Story URL: http://news.medill.northwestern.edu/chicago/news.aspx?id=105431
Story Retrieval Date: 7/23/2014 12:24:31 PM CST
Children should have the right to camp under the stars, play in the mud, climb a tree and plant flowers, according to a new Children's Outdoor Bill of Rights announced Thursday at the Chicago Wilderness Congress.
The bill of rights is part of the Congress' year-old No Child Left Inside initiative aimed at creating a culture in which children are encouraged to connect with nature, said Peggy Stewart, manager of outdoor environmental education for the Chicago Park District, who heads the Congress' efforts to share its program nationally.

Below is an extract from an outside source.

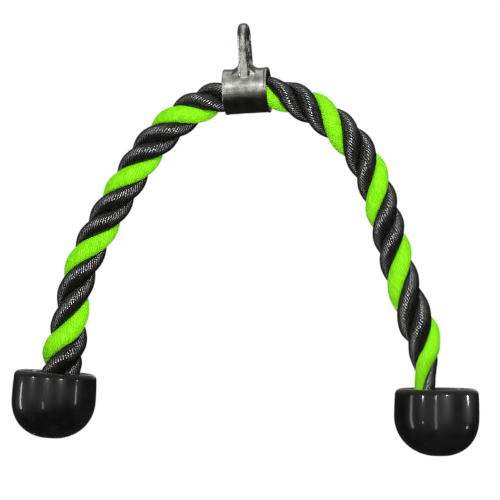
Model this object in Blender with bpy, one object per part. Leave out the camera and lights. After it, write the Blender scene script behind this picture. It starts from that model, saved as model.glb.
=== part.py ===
"""Triceps rope attachment for a cable machine, in metres, +Z up, as it hangs from a carabiner.

A cast steel collar with an eye rides on a thick laid rope. Each end of the rope passes through a
rubber stopper and is crimped into a steel ferrule, which bears on a washer inside the stopper, and a
rubber plug closes the hole below it. The origin is the top of the eye's hole, where the carabiner bears.
The rope lies in the plane y = 0, and the collar sits a little askew on it, with its right end higher.
"""

import math

import bmesh
import bpy
from mathutils import Matrix, Vector

# Clearances
TOUCH_GAP = 0.0003
OVERRUN = 0.002
MERGE_DISTANCE = 1e-7

# Rope
ROPE_DIAMETER = 0.027
ROPE_BEND_STEP = 0.014

# Collar, turned about its own axis
COLLAR_LENGTH = 0.037
COLLAR_ROPE_ROOM = 0.0025
COLLAR_WALL = 0.0025
COLLAR_RIM_WIDTH = 0.0018
COLLAR_RIM_HEIGHT = 0.0004
COLLAR_EDGE_ROUND = 0.0006
MOUTH_FLARE = 0.001
MOUTH_DEPTH = 0.0045
FITTING_TILT = math.radians(3.2)

# Eye, one casting with the collar
EYE_HOLE_DIAMETER = 0.018
EYE_NECK = 0.0125
EYE_LAND = 0.0065
EYE_SIDE_LAND = 0.005
EYE_BASE_STEP = 0.0025
EYE_THICKNESS = 0.0082
EYE_EDGE_ROUND = 0.0018
EYE_EDGE_PASS = 0.0001
FILLET_RADIUS = 0.0085
FILLET_SINK = 0.00025

# Necks, the short straight stretches of rope that leave the collar. The shares say how low the rope lies
# where a neck starts and at the collar's mouth, as shares of the room round it.
NECK_INSET = 0.0065
NECK_REACH = 0.006
NECK_LEAD = 0.003
NECK_START_SAG_SHARE = 0.48
NECK_MOUTH_SAG_SHARE = 1.06

# Stopper, measured down from its flat top
STOPPER_DIAMETER = 0.069
STOPPER_TOP_TAPER = 0.0009
STOPPER_SHOULDER_DEPTH = 0.022
STOPPER_TOP_ROUND = 0.0048
STOPPER_BORE_PLAY = 0.0011
STOPPER_MOUTH_ROUND = 0.006

# What holds the rope's end inside the stopper
WASHER_THICKNESS = 0.0025
WASHER_PLAY = 0.0006
FLANGE_THICKNESS = 0.002
FLANGE_WIDTH = 0.001
FLANGE_PLAY = 0.0006
FERRULE_LENGTH = 0.014
FERRULE_WALL = 0.0014
FERRULE_FLOOR = 0.0016
CRIMP_WIDTH = 0.0024
CRIMP_DEPTH = 0.0005
CRIMP_SHARES = (0.45, 0.75)
WHIPPING_THICKNESS = 0.0006
PLUG_SIDE = 0.0072
PLUG_FLAT_RADIUS = 0.009
PLUG_EDGE = 0.0006

# Free rope of each leg as (x, z), from its neck to just above its stopper
LEFT_ROUTE = (
    (-0.0325, -0.0588),
    (-0.0490, -0.0680),
    (-0.0650, -0.0812),
    (-0.0797, -0.0974),
    (-0.0910, -0.1138),
    (-0.1065, -0.1392),
    (-0.1201, -0.1628),
    (-0.1300, -0.1820),
    (-0.1368, -0.1985),
    (-0.1412, -0.2150),
    (-0.1440, -0.2325),
    (-0.1470, -0.2500),
    (-0.1505, -0.2620),
)
RIGHT_ROUTE = (
    (0.0373, -0.0544),
    (0.0530, -0.0613),
    (0.0703, -0.0730),
    (0.0840, -0.0854),
    (0.0949, -0.0989),
    (0.1030, -0.1132),
    (0.1102, -0.1320),
    (0.1168, -0.1548),
    (0.1235, -0.1792),
    (0.1302, -0.2038),
    (0.1383, -0.2280),
    (0.1467, -0.2500),
    (0.1500, -0.2660),
)

# Where each stopper's flat top is centred, and how far its axis leans to the right going up
LEFT_STOPPER_TOP = (-0.1571, -0.2801)
LEFT_STOPPER_LEAN = math.radians(4.0)
RIGHT_STOPPER_TOP = (0.1587, -0.2922)
RIGHT_STOPPER_LEAN = math.radians(0.4)

# Facets
COLLAR_SIDES = 48
STOPPER_SIDES = 40
HARDWARE_SIDES = 32
ROUND_STEPS = 4
EDGE_STEPS = 3
DOME_STEPS = 9
PLUG_STEPS = 4
EYE_TOP_STEPS = 20
ROUTE_STEPS = 12
ROPE_BEVEL_RESOLUTION = 4
SHARP_ANGLE = math.radians(32)

DOWN = Vector((0, 0, -1))


def clear_scene():
    for obj in list(bpy.data.objects):
        bpy.data.objects.remove(obj)


def principled(name, colour, roughness, metallic=0.0):
    made = bpy.data.materials.new(name)
    made.use_nodes = True
    shader = made.node_tree.nodes["Principled BSDF"]
    shader.inputs["Base Color"].default_value = (*colour, 1.0)
    shader.inputs["Roughness"].default_value = roughness
    shader.inputs["Metallic"].default_value = metallic
    return made


def add_object(name, data, parent=None, finish=None):
    made = bpy.data.objects.new(name, data)
    bpy.context.collection.objects.link(made)
    made.parent = parent
    if finish:
        data.materials.append(finish)
    if isinstance(data, bpy.types.Mesh):
        data.shade_smooth()
        data.set_sharp_from_angle(angle=SHARP_ANGLE)
    return made


def add_axis(name, parent, place, lean=0.0):
    """An empty on a joint's axis, which carries what turns there."""
    made = bpy.data.objects.new(name, None)
    bpy.context.collection.objects.link(made)
    made.parent = parent
    made.location = place
    made.rotation_euler = (0, lean, 0)
    return made


def add_boolean(target, helper, operation):
    modifier = target.modifiers.new(operation.lower(), "BOOLEAN")
    modifier.operation = operation
    modifier.object = helper
    helper.hide_render = True
    helper.display_type = "WIRE"


# Outlines and turned shapes


def arc(centre, radius, start, end, steps):
    """Points of a round from one angle to another, both included."""
    turns = [start + (end - start) * step / steps for step in range(steps + 1)]
    return [(centre[0] + radius * math.cos(turn), centre[1] + radius * math.sin(turn)) for turn in turns]


def mirrored(half):
    """A section's half at positive heights, closed by its mirror image."""
    return half + [(radius, -height) for radius, height in reversed(half)]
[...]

The doucument, presented at the Congress attended by 500 conservation experts, policy makers and community leaders at the University of Illinois-Chicago Forum, listed the following rights every child should have:
*Camp under the stars
*Catch and release fish, frogs and insects
*Climb a tree
*Discover Chicago Wilderness--prairies, dunes, forests, savannas and wetlands
*Explore nature in neighborhoods and cities
*Follow a trail
*Learn to swim
*Plant a flower
*Play in the mud
Chicago Wilderness launched its Leave No Child Inside initiative in June 2007. The idea for the initiative stemmed from the publication of environmental activist Rich Louv’s book “Last Child in the Woods." Louv coined the term “nature-deficit disorder,” referring to today’s kids and young people who spend much of their free time indoors, being inactive.
Stewart says it’s easy to get involved. “If you’re in an institution that has all ten of these,” she said, “Excellent. It helps you get the word out.” But not everyone does. For smaller institutions that want to get involved, Stewart recommends, “you can do two or three of them and partner with agencies in the area and help kids in your area do all of these things.”
Melinda Pruett-Jones, executive director of
Chicago Wilderness, said the goals of the Leave No Child Inside initiative are to: get more children to spend time outside, to involve adults, bring nature to children and to foster a conservation ethic.
Of these initiatives, “One of the most important is engaging adults,” Pruett-Jones said. “Because if you get children outside in nature, they know just what to do.” What the program seeks to do is reach out to parents, grandparents, scout leaders, community leaders, teachers, youth leaders, the “adult decision-makers” to give children the opportunity to explore and have unstructured time in nature. “That’s the key,” she said.
The Wilderness Congress also covered climate change, sustainable landscapes and initiatives taking place throughout Chicago and surrounding regions..
Pruett-Jones said that improving kids’ health is a crucial part of these initiatives.
“These children are our future and are really going to be responsible for caring for the natural world going forward. But if they have no connection with nature, what’s going to happen? We’ll have a really serious issue,” she said. “It’s about kids’ health, but it’s also about our future.”
But at the end of the day, it’s the kids that need to get it. And the crew from Donoghue Charter School got it.
“One thing I learned about the environment is that everything little thing that you do may cause air pollution, “ said 11-year-old Kharielle Lewis.
“I learned that trees give you oxygen and it is very important that people plant trees and don’t tear down too many of them,” added her classmate Nia Lackland.